I have connected Entity Framework with a mysql database in an asp.net Webapi project. We have a table "recipes" and the goal is to select some random recipes. First we select some recipes which have certain ingredients, after that we take five random recipes. This was achieved with following extension method (only selecting random elements).
public static IEnumerable<Recipe> TakeRandom(this IQueryable<Recipe> recipes, int count, bool fastWay = true) {
if (count <= 0)
throw new Exception("Cant draw a negative number of recipes");
int left = count;
int tries = 0;
ISet<int> taken = new HashSet<int>();
Random r = new Random();
int C = 0;
IList<int> possibleIds = null;
if (!fastWay) {
possibleIds = recipes.Select(recipe => recipe.RecipeId).ToList();
C = possibleIds.Count;
} else
C = recipes.Max(recipe => recipe.RecipeId);
while (left > 0 && tries < count * count) {
int id = 0;
if (!fastWay)
id = possibleIds[r.Next(C)];
else
id = r.Next(C);
var item = recipes.FirstOrDefault(rr => rr.RecipeId == id);
if (item != null && !taken.Contains(item.RecipeId)) {
taken.Add(item.RecipeId);
yield return item;
left--;
}
tries++;
}
}
We are currently facing a performance issue: recipes have ingredients and tags each of which have their own table. It's a many to many relationship. Currently there are only ~300 recipes in the database, with around 800 unique ingredients. There are are over 5000 rows in the joined tables. It can take over 30 seconds (we use the free tier mysql database in azure since we're students) for the server to respond. But I don't think that the database is the problem because we query too much rows and the selection of random entities is not great. Notice that we do outputcaching, so only one user every hour has a very slow connection.

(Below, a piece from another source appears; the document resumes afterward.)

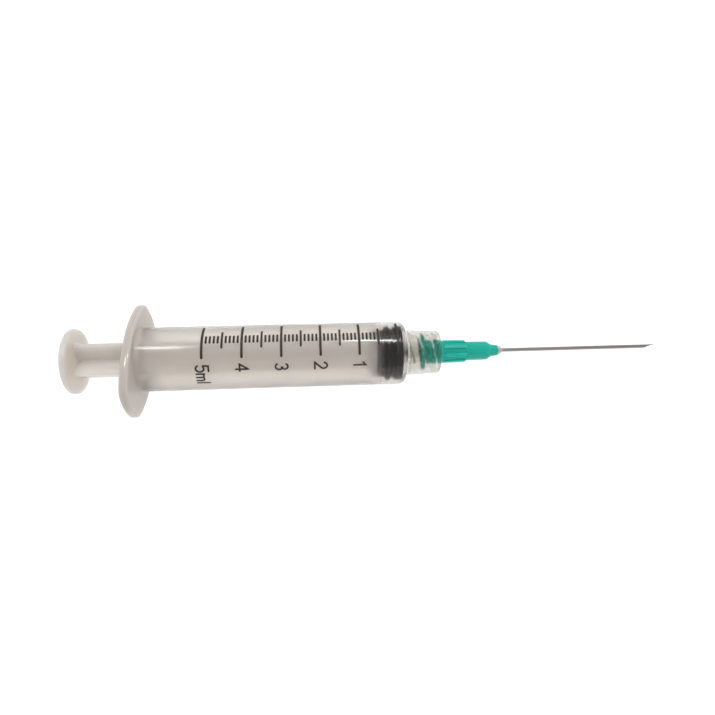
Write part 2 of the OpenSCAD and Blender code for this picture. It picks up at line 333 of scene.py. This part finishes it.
CORNER_R = 3.5
RIM_ROUND = 0.45
COLLAR_ROOT_R = 5.05
COLLAR_END_R = 4.7
THREAD_R = 4.0
THREAD_STAND = 0.5
THREAD_LEAD = 5.0
TIP_R = 1.975
TAPER = 0.03
LUMEN_R = 1.1
COLLAR_FLOOR = SHOULDER_X + 0.9


def flange_reach(angle, inset):
    """Distance from the axis to the flange's outline in a direction, pulled in by inset."""
    off = FLANGE_SIDE_R - FLANGE_HALF - FLANGE_FLAT
    far, near = FLANGE_SIDE_R - CORNER_R, FLANGE_TIP - CORNER_R
    corner_z = (far ** 2 - near ** 2 - off ** 2) / (2 * off)
    corner_y = math.sqrt(near ** 2 - corner_z ** 2)
    side, end, corner = FLANGE_SIDE_R - inset, FLANGE_TIP - inset, CORNER_R - inset
    c, s = abs(math.cos(angle)), abs(math.sin(angle))
    turn = math.atan2(s, c)
    if turn < math.atan2(corner_z, corner_y):
        return end
    if turn < math.atan2((corner_z + off) * side / far - off, corner_y * side / far):
        return corner_y * c + corner_z * s + math.sqrt(corner ** 2 - (corner_y * s - corner_z * c) ** 2)
    bow = -off * s + math.sqrt(side ** 2 - (off * c) ** 2)
    return min(bow, (FLANGE_HALF - inset) / s)


def flange_angles():
    """Angles round the axis, closer together at the flange's four corners."""
    quarter = []
    for low, high, steps in ((0, 14, 7), (14, 28, 16), (28, 90, 41)):
        quarter += [math.radians(low + (high - low) * i / steps) for i in range(steps)]
    half = quarter + [math.pi - a for a in [math.pi / 2] + quarter[:0:-1]]
    return half + [a + math.pi for a in half]


def thread_height(x, angle):
    """How far the collar's two-start thread stands in from its wall, 0 to 1."""
    first, last = SHOULDER_X + 1.3, COLLAR_X - 0.7
    pitch = THREAD_LEAD / 2
    lug_middle = HUB_X + LUG_T / 2
    phase = (x - lug_middle) / pitch - (angle - HUB_TURN) / math.pi - 0.5
    away = abs(phase - round(phase)) * pitch
    ends = smoothstep(x, first - 0.5, first) * (1 - smoothstep(x, last, last + 0.5))
    return (1 - smoothstep(away, 0.1, 0.85)) * ends


def barrel_mesh():
    """One closed skin: lumen, bore, flange, tube, shoulder, collar, thread and male tip."""
    angles = flange_angles()
    rings = []

    def turn(points):
        rings.extend([ring_point(x, r, a) for a in angles] for x, r in points)

    def flange(points):
        rings.extend([ring_point(x, flange_reach(a, inset), a) for a in angles] for x, inset in points)

    def face(x, inner, outer_inset, outwards):
        """Rings across a flat face of the flange, between a round edge and the rim."""
        for t in (0.25, 0.5, 0.75):
            out = t if outwards else 1 - t
            rings.append([ring_point(x, inner * (1 - out) + flange_reach(a, outer_inset) * out, a)
                          for a in angles])

    floor_end = FLOOR_X + FLOOR_SLOPE * (BORE_R - LUMEN_R)
    turn([(TIP_X - 0.15, LUMEN_R), (floor_end + 0.1, LUMEN_R), (floor_end, LUMEN_R + 0.1)])
    turn([(FLOOR_X + 0.14, BORE_R - 0.5), (FLOOR_X + 0.03, BORE_R - 0.14), (FLOOR_X - 0.1, BORE_R)])
    turn([(FLOOR_X - 0.5 - (FLOOR_X - 2.5) * i / 11, BORE_R) for i in range(12)])
    turn([(1.5, BORE_R), (1.2, BORE_R - 0.04), (0.9, BORE_R - 0.12), (0.3, BORE_R - 0.12),
          (0, BORE_R - 0.04), (-0.3, BORE_R)])
    mouth = 0.35
    turn(arc(FLANGE_BACK + mouth, BORE_R + mouth, mouth, -90, -180))
    face(FLANGE_BACK, BORE_R + mouth, RIM_ROUND, True)
    quarter = [(1 - math.cos(math.pi / 2 * i / 5), 1 - math.sin(math.pi / 2 * i / 5)) for i in range(6)]
    flange([(FLANGE_BACK + RIM_ROUND * a, RIM_ROUND * b) for a, b in quarter])
    flange([(-RIM_ROUND * a, RIM_ROUND * b) for a, b in reversed(quarter)])
    root = 0.3
    face(0, TUBE_R + root, RIM_ROUND, False)
    turn(arc(root, TUBE_R + root, root, 180, 270))
    turn([(root + (SHOULDER_X - 1.9 - root) * i / 24, TUBE_R) for i in range(1, 24)])
    turn(arc(SHOULDER_X - SHOULDER_ROUND, TUBE_R - SHOULDER_ROUND, SHOULDER_ROUND, 90, 0, 9))
    turn(arc(SHOULDER_X + 0.2, COLLAR_ROOT_R + 0.2, 0.2, 180, 270, 4))
    collar_run = COLLAR_X - SHOULDER_X - 1
    turn([(SHOULDER_X + 0.2 + collar_run * i / 10, COLLAR_ROOT_R + (COLLAR_END_R - COLLAR_ROOT_R) * i / 10)
          for i in range(1, 10)])
    turn(arc(COLLAR_X - 0.6, COLLAR_END_R - 0.6, 0.6, 85, 0, 6))
    turn(arc(COLLAR_X - 0.1, THREAD_R + 0.1, 0.1, 0, -90, 3))
    steps = 72
    run = COLLAR_X - 0.1 - COLLAR_FLOOR - 0.2
    for i in range(1, steps):
        x = COLLAR_X - 0.1 - run * i / steps
        rings.append([ring_point(x, THREAD_R - THREAD_STAND * thread_height(x, a), a) for a in angles])
    turn(arc(COLLAR_FLOOR + 0.2, THREAD_R - 0.2, 0.2, 90, 180, 3))
    tip_root = TIP_R + TAPER * (TIP_X - COLLAR_FLOOR)
    turn(arc(COLLAR_FLOOR + 0.2, tip_root + 0.2, 0.2, 180, 270, 3))
    tip_run = TIP_X - 0.15 - COLLAR_FLOOR - 0.2
    turn([(COLLAR_FLOOR + 0.2 + tip_run * i / 6, tip_root - TAPER * (0.2 + tip_run * i / 6)) for i in range(1, 6)])
    turn(arc(TIP_X - 0.15, TIP_R - 0.15, 0.15, 85, 0, 3))
    turn([(TIP_X, LUMEN_R + 0.1)])
    bm = bmesh.new()
    add_rings(bm, rings, closed=True)
    return bm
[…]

I have tried the following to optimize the performance.
- EF Code First: How to get random rows: Will not work because the function Guid.NewGuid() is not defined for Mysql. Also it is not performant because of the sort.
- Used newid() mysql function: It's clear to me that orderby is not a performant solution.
Is it possible to optimize the way I'm selecting these random elements after a where clause is specified?
Thanks in advance